For the NZD, the prior low for the year of 0.6805 printed in August and repeated on Friday night broke, with the currency trading down 0.6788 and it currently sits near 0.68. In our early-October NZD downgrade, we alluded to the 0.67 level as being potentially the bottom of the range. Our projections did not incorporate a more vicious COVID19 strain, so if Omicron turns out to be deadlier and more vaccine-resistant, then that argues for a weaker global growth backdrop and additional NZD downside potential, possibly bringing 0.65 into the picture. That extra downside could be avoided if the fear of Omicron quickly passes following more information on the strain. In the meantime, the 0.68 level might continue to be seen as key technical support.
Stronger Germany inflation figures didn’t provide any support to the euro and it continues to languish. Alongside the NZD the EUR has been one of the weakest majors for the day, down 0.4% to 1.1270. The most lift in risk appetite has also seen JPY lose some gloss, with USD/JPY up 0.3% to 113.75.
Domestic rates fell on the open, reacting to Friday night’s large moves for Treasuries, but the move was pared back as Treasury yields rose during Asian trading. Rates were little changed on the day, with the 10-year NZGB down 1bp to 2.44% and 10-year swap unchanged at 2.73%. The 2-year swap rate fell to 2.10% early on, before rising to close the day unchanged at 2.15%.

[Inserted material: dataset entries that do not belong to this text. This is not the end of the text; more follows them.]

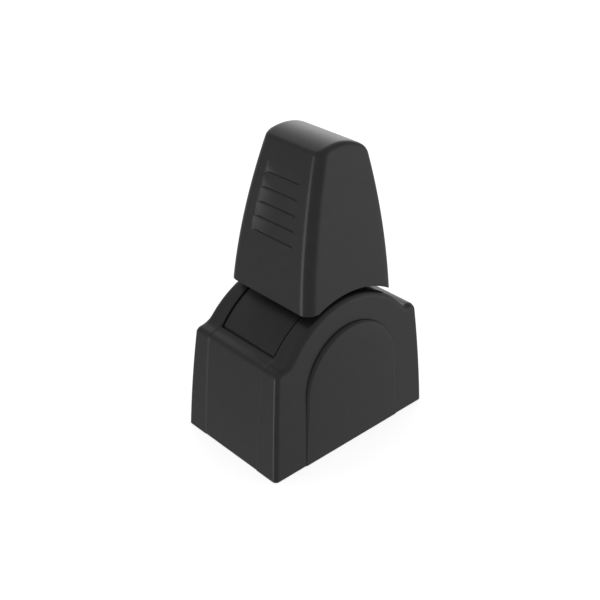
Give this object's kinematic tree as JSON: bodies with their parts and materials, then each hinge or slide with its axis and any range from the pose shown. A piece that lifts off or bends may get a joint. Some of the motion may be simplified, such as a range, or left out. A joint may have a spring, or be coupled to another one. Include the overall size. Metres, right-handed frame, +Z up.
{
  "type": "lever controller",
  "caption": "Desk lever controller: domed base with a curved shutter closing its slot, and a tapered grip with finger grooves that rocks fore and aft.",
  "frame": {"origin": "on the table, under the middle of the base", "axes": "+Z up; -Y is the front, where the finger grooves are; +X to the right along the cross shaft, seen from the front"},
  "size_m": [0.0728, 0.111, 0.165],
  "materials": {
    "base_shell": "satin moulded, charcoal",
    "grip_shell": "satin moulded, charcoal",
    "shutter": "fine textured, charcoal",
    "inner_plastic": "natural acetal",
    "cast_frame": "die cast",
    "steel": "zinc plated",
    "brass": "turned",
    "rubber": "moulded",
    "felt": "pressed wool felt",
    "board": "solder mask"
  },
  "bodies": {
    "base": {"housing": "base_shell", "side_cover_left": "base_shell", "side_cover_right": "base_shell", "cover_clips": "steel", "base_plate": "base_shell", "base_screws": "steel", "feet": "rubber", "mount_inserts": "brass", "side_frame_left": "cast_frame", "side_frame_right": "cast_frame", "chassis_screws": "steel", "bearing_left": "brass", "bearing_right": "brass", "stop_bracket": "cast_frame", "stop_buffers": "rubber", "circuit_board": "board", "board_screws": "steel", "signal_socket": "steel", "sensor_body": "inner_plastic", "sensor_nut": "brass", "friction_pad": "felt", "pressure_plate": "steel", "disc_springs": "steel", "guide_pins": "steel"},
    "lever": {"pivot_shaft": "steel", "retaining_rings": "steel", "yoke": "cast_frame", "hub_screw": "steel", "shutter": "shutter", "shutter_screws": "steel", "drive_gear": "inner_plastic", "friction_disc": "steel", "grip_core": "cast_frame", "core_screws": "steel", "grip_front": "grip_shell", "grip_rear": "grip_shell", "grip_screws": "steel"},
    "sensor_rotor": {"sensor_shaft": "steel", "sensor_gear": "inner_plastic"}
  },
  "joints": [
    {"name": "lever_swing", "type": "hinge", "parent": "base", "child": "lever", "pos_m": [0, 0.0005, 0.034], "axis": [1, 0, 0], "range_deg": [-16, 16]},
    {"name": "sensor_turn", "type": "hinge", "parent": "base", "child": "sensor_rotor", "pos_m": [0, 0.02374, 0.028], "axis": [1, 0, 0], "range_deg": [-50, 50]}
  ],
  "couplings": [
    {"joint": "sensor_turn", "follows": "lever_swing", "ratio": -3}
  ]
}
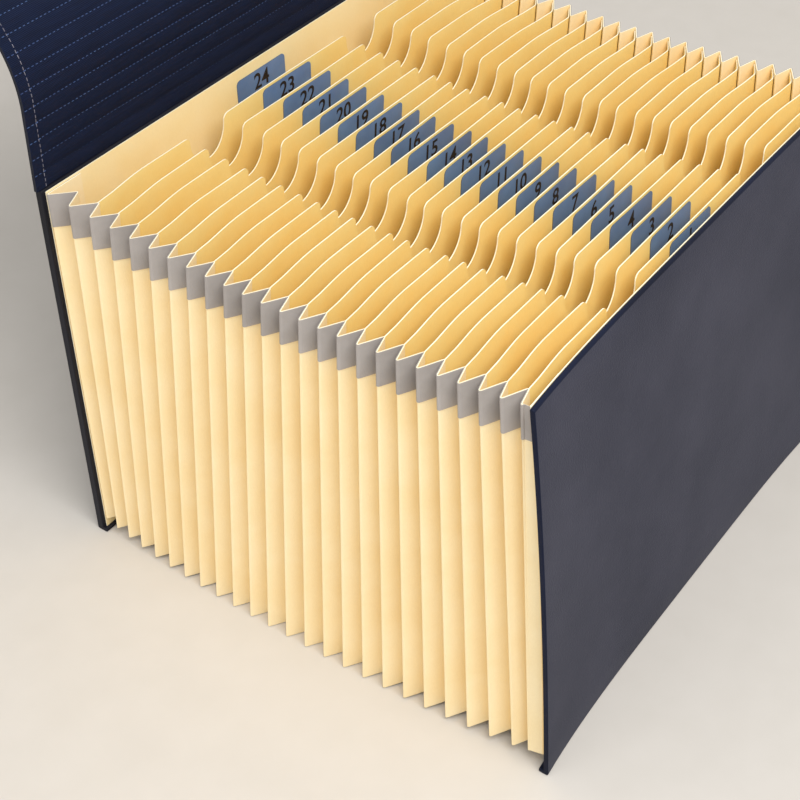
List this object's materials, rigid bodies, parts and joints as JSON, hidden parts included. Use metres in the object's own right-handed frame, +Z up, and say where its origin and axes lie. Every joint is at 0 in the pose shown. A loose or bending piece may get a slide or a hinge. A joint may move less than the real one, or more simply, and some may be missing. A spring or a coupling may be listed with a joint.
{
  "type": "document folder",
  "caption": "Expanding document folder standing open: two stiff covers, pleated paper sides and floor, labelled dividers with thumb notches, and a ribbed flap that folds over the top.",
  "frame": {"origin": "bottom centre of the bounding box at rest, flap laid back", "axes": "+Z up, -Y towards the front cover, +X along the covers' width"},
  "size_m": [0.362, 0.4884, 0.4009],
  "materials": {
    "pleated_paper": "matte",
    "sheet_paper": "matte",
    "edge_tape": "matte",
    "label_card": "satin",
    "front_board": "satin",
    "rear_board": "satin",
    "ribbed_flap": "satin"
  },
  "bodies": {
    "rear_frame": {"back_cover": "rear_board", "back_liner": "sheet_paper", "index_label_24": "label_card", "left_gusset": "pleated_paper", "right_gusset": "pleated_paper", "left_gusset_tape": "edge_tape", "right_gusset_tape": "edge_tape", "bottom_gusset": "pleated_paper"},
    "front_frame": {"front_cover": "front_board", "front_liner": "sheet_paper"},
    "divider_body_01": {"divider_01": "sheet_paper", "index_label_01": "label_card"},
    "divider_body_02": {"divider_02": "sheet_paper", "index_label_02": "label_card"},
    "divider_body_03": {"divider_03": "sheet_paper", "index_label_03": "label_card"},
    "divider_body_04": {"divider_04": "sheet_paper", "index_label_04": "label_card"},
    "divider_body_05": {"divider_05": "sheet_paper", "index_label_05": "label_card"},
    "divider_body_06": {"divider_06": "sheet_paper", "index_label_06": "label_card"},
    "divider_body_07": {"divider_07": "sheet_paper", "index_label_07": "label_card"},
    "divider_body_08": {"divider_08": "sheet_paper", "index_label_08": "label_card"},
    "divider_body_09": {"divider_09": "sheet_paper", "index_label_09": "label_card"},
    "divider_body_10": {"divider_10": "sheet_paper", "index_label_10": "label_card"},
    "divider_body_11": {"divider_11": "sheet_paper", "index_label_11": "label_card"},
    "divider_body_12": {"divider_12": "sheet_paper", "index_label_12": "label_card"},
    "divider_body_13": {"divider_13": "sheet_paper", "index_label_13": "label_card"},
    "divider_body_14": {"divider_14": "sheet_paper", "index_label_14": "label_card"},
    "divider_body_15": {"divider_15": "sheet_paper", "index_label_15": "label_card"},
    "divider_body_16": {"divider_16": "sheet_paper", "index_label_16": "label_card"},
    "divider_body_17": {"divider_17": "sheet_paper", "index_label_17": "label_card"},
    "divider_body_18": {"divider_18": "sheet_paper", "index_label_18": "label_card"},
    "divider_body_19": {"divider_19": "sheet_paper", "index_label_19": "label_card"},
    "divider_body_20": {"divider_20": "sheet_paper", "index_label_20": "label_card"},
    "divider_body_21": {"divider_21": "sheet_paper", "index_label_21": "label_card"},
    "divider_body_22": {"divider_22": "sheet_paper", "index_label_22": "label_card"},
    "divider_body_23": {"divider_23": "sheet_paper", "index_label_23": "label_card"},
    "flap_spine_lower_body": {"flap_spine_lower": "ribbed_flap"},
    "flap_spine_middle_body": {"flap_spine_middle": "ribbed_flap"},
    "flap_spine_upper_body": {"flap_spine_upper": "ribbed_flap"},
    "flap_end_panel_body": {"flap_end_panel": "ribbed_flap"}
  },
  "joints": [
    {"name": "collapse", "type": "slide", "parent": "rear_frame", "child": "front_frame", "axis": [0, 1, 0], "range_m": [0, 0.21264], "deforming": ["left_gusset", "right_gusset", "left_gusset_tape", "right_gusset_tape", "bottom_gusset"]},
    {"name": "divider_01_slide", "type": "slide", "parent": "rear_frame", "child": "divider_body_01", "axis": [0, 1, 0], "range_m": [0, 0.20644]},
    {"name": "divider_02_slide", "type": "slide", "parent": "rear_frame", "child": "divider_body_02", "axis": [0, 1, 0], "range_m": [0, 0.19762]},
    {"name": "divider_03_slide", "type": "slide", "parent": "rear_frame", "child": "divider_body_03", "axis": [0, 1, 0], "range_m": [0, 0.18883]},
    {"name": "divider_04_slide", "type": "slide", "parent": "rear_frame", "child": "divider_body_04", "axis": [0, 1, 0], "range_m": [0, 0.18005]},
    {"name": "divider_05_slide", "type": "slide", "parent": "rear_frame", "child": "divider_body_05", "axis": [0, 1, 0], "range_m": [0, 0.17128]},
    {"name": "divider_06_slide", "type": "slide", "parent": "rear_frame", "child": "divider_body_06", "axis": [0, 1, 0], "range_m": [0, 0.16252]},
    {"name": "divider_07_slide", "type": "slide", "parent": "rear_frame", "child": "divider_body_07", "axis": [0, 1, 0], "range_m": [0, 0.15375]},
    {"name": "divider_08_slide", "type": "slide", "parent": "rear_frame", "child": "divider_body_08", "axis": [0, 1, 0], "range_m": [0, 0.14499]},
    {"name": "divider_09_slide", "type": "slide", "parent": "rear_frame", "child": "divider_body_09", "axis": [0, 1, 0], "range_m": [0, 0.13621]},
    {"name": "divider_10_slide", "type": "slide", "parent": "rear_frame", "child": "divider_body_10", "axis": [0, 1, 0], "range_m": [0, 0.12741]},
    {"name": "divider_11_slide", "type": "slide", "parent": "rear_frame", "child": "divider_body_11", "axis": [0, 1, 0], "range_m": [0, 0.11859]},
    {"name": "divider_12_slide", "type": "slide", "parent": "rear_frame", "child": "divider_body_12", "axis": [0, 1, 0], "range_m": [0, 0.10972]},
    {"name": "divider_13_slide", "type": "slide", "parent": "rear_frame", "child": "divider_body_13", "axis": [0, 1, 0], "range_m": [0, 0.10081]},
    {"name": "divider_14_slide", "type": "slide", "parent": "rear_frame", "child": "divider_body_14", "axis": [0, 1, 0], "range_m": [0, 0.09183]},
    {"name": "divider_15_slide", "type": "slide", "parent": "rear_frame", "child": "divider_body_15", "axis": [0, 1, 0], "range_m": [0, 0.08276]},
    {"name": "divider_16_slide", "type": "slide", "parent": "rear_frame", "child": "divider_body_16", "axis": [0, 1, 0], "range_m": [0, 0.07358]},
    {"name": "divider_17_slide", "type": "slide", "parent": "rear_frame", "child": "divider_body_17", "axis": [0, 1, 0], "range_m": [0, 0.06426]},
    {"name": "divider_18_slide", "type": "slide", "parent": "rear_frame", "child": "divider_body_18", "axis": [0, 1, 0], "range_m": [0, 0.05475]},
    {"name": "divider_19_slide", "type": "slide", "parent": "rear_frame", "child": "divider_body_19", "axis": [0, 1, 0], "range_m": [0, 0.04504]},
    {"name": "divider_20_slide", "type": "slide", "parent": "rear_frame", "child": "divider_body_20", "axis": [0, 1, 0], "range_m": [0, 0.03524]},
    {"name": "divider_21_slide", "type": "slide", "parent": "rear_frame", "child": "divider_body_21", "axis": [0, 1, 0], "range_m": [0, 0.02581]},
    {"name": "divider_22_slide", "type": "slide", "parent": "rear_frame", "child": "divider_body_22", "axis": [0, 1, 0], "range_m": [0, 0.01683]},
    {"name": "divider_23_slide", "type": "slide", "parent": "rear_frame", "child": "divider_body_23", "axis": [0, 1, 0], "range_m": [0, 0.00841]},
    {"name": "flap_fold", "type": "hinge", "parent": "rear_frame", "child": "flap_spine_lower_body", "pos_m": [0, 0.07235, 0.24015], "axis": [1, 0, 0], "range_deg": [0, 88]},
    {"name": "flap_first_bend", "type": "hinge", "parent": "flap_spine_lower_body", "child": "flap_spine_middle_body", "pos_m": [0, 0.08105, 0.3195], "axis": [1, 0, 0], "range_deg": [0, 62.5]},
    {"name": "flap_second_bend", "type": "hinge", "parent": "flap_spine_middle_body", "child": "flap_spine_upper_body", "pos_m": [0, 0.21934, 0.39871], "axis": [1, 0, 0], "range_deg": [0, 115.5]},
    {"name": "flap_end_fold", "type": "hinge", "parent": "flap_spine_upper_body", "child": "flap_end_panel_body", "pos_m": [0, 0.23456, 0.33091], "axis": [1, 0, 0], "range_deg": [0, 90.5]}
  ],
  "couplings": [
    {"joint": "divider_01_slide", "follows": "collapse", "ratio": 0.96847},
    {"joint": "divider_02_slide", "follows": "collapse", "ratio": 0.92703},
    {"joint": "divider_03_slide", "follows": "collapse", "ratio": 0.88567},
    {"joint": "divider_04_slide", "follows": "collapse", "ratio": 0.84439},
    {"joint": "divider_05_slide", "follows": "collapse", "ratio": 0.80315},
    {"joint": "divider_06_slide", "follows": "collapse", "ratio": 0.76193},
    {"joint": "divider_07_slide", "follows": "collapse", "ratio": 0.72072},
    {"joint": "divider_08_slide", "follows": "collapse", "ratio": 0.67949},
    {"joint": "divider_09_slide", "follows": "collapse", "ratio": 0.63821},
    {"joint": "divider_10_slide", "follows": "collapse", "ratio": 0.59684},
    {"joint": "divider_11_slide", "follows": "collapse", "ratio": 0.55534},
    {"joint": "divider_12_slide", "follows": "collapse", "ratio": 0.51366},
    {"joint": "divider_13_slide", "follows": "collapse", "ratio": 0.47174},
    {"joint": "divider_14_slide", "follows": "collapse", "ratio": 0.4295},
    {"joint": "divider_15_slide", "follows": "collapse", "ratio": 0.38685},
    {"joint": "divider_16_slide", "follows": "collapse", "ratio": 0.34368},
    {"joint": "divider_17_slide", "follows": "collapse", "ratio": 0.29983},
    {"joint": "divider_18_slide", "follows": "collapse", "ratio": 0.25514},
    {"joint": "divider_19_slide", "follows": "collapse", "ratio": 0.20948},
    {"joint": "divider_20_slide", "follows": "collapse", "ratio": 0.16338},
    {"joint": "divider_21_slide", "follows": "collapse", "ratio": 0.11901},
    {"joint": "divider_22_slide", "follows": "collapse", "ratio": 0.07678},
    {"joint": "divider_23_slide", "follows": "collapse", "ratio": 0.0372},
    {"joint": "flap_first_bend", "follows": "flap_fold", "ratio": 0.70455},
    {"joint": "flap_second_bend", "follows": "flap_fold", "ratio": 1.3068},
    {"joint": "flap_end_fold", "follows": "flap_fold", "ratio": 1.0227}
  ]
}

The economic calendar in the day ahead is heavy. Locally, the final reading of the ANZ business outlook survey will remain contaminated by Auckland’s lockdown, so will be of only passing interest. The key global releases include China PMI, euro area CPI, Canada GDP and US consumer confidence data. Fed Chair Powell’s comments in front of a Senate Panel will be closely scrutinised as he gets grilled on the surge in inflation and what he might do about it.